Porter steers us through these complex mazes with élan and he makes what should be mind-stretchingly complex a delight to engage with. But this isn’t just a book concerned with the bamboozling paradoxes of philosophy because Porter is also interested in the way the flesh failed those who were most fully engaged with the public debate about the dualism of body and soul. So we get, with a good dollop of humour, a portrait of Edward Gibbon whose body was nothing but a problem. Lisa Jardine in her review of the book for The Guardian captures this perfectly:

“Edward Gibbon, author of the monumental, six-volume Decline and Fall of the Roman Empire , turns out to have been a 4ft 8in fatty, known unkindly to colleagues as "Chubby-Chubb". His obesity was exacerbated by his weakness for fine wines, as a result of which he suffered from chronic gout and was permanently in pain. As if this were not enough, he had an embarrassingly visible and debilitating swelling of the scrotum, which made him smell and eventually killed him. Thus when Gibbon writes of his body as strictly "subordinate and disciplined, a means to an end", and as a "machine" to be kept under control and in strict running order, as casing for the infinitely subtle mind it encloses, he is, Porter argues, really whistling in the dark. Concentrate on the mind, he is saying, and you might be able, briefly, to forget about that mortal coil.”

I also liked Porters take on Samuel Johnson and his great shambling body full of twitches, tics and illnesses of all kinds. He gives us the unforgettable image of the great man with his mouth constantly sagging open and constantly in slobbery movement.

Importantly for me, Porter’s no slouch when it comes to literary criticism and he shows himself to be a sympathetic reader of some of the great and more difficult books – his analysis of Sterne’s Tristram Shandy, for example, is brilliant.

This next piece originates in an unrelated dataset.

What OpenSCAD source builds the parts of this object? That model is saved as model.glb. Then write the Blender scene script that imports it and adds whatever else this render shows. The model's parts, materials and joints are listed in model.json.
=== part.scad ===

It’s depressing that Porter’s life and writing career came to such an early end but it’s reassuring that he left behind an unfeasibly huge back catalogue for us to work our way through.

There are paperback editions of the book available for very little money – well under £10 – but you can also get hardbacks for not a lot more and you might want one of these to keep and reread over the years.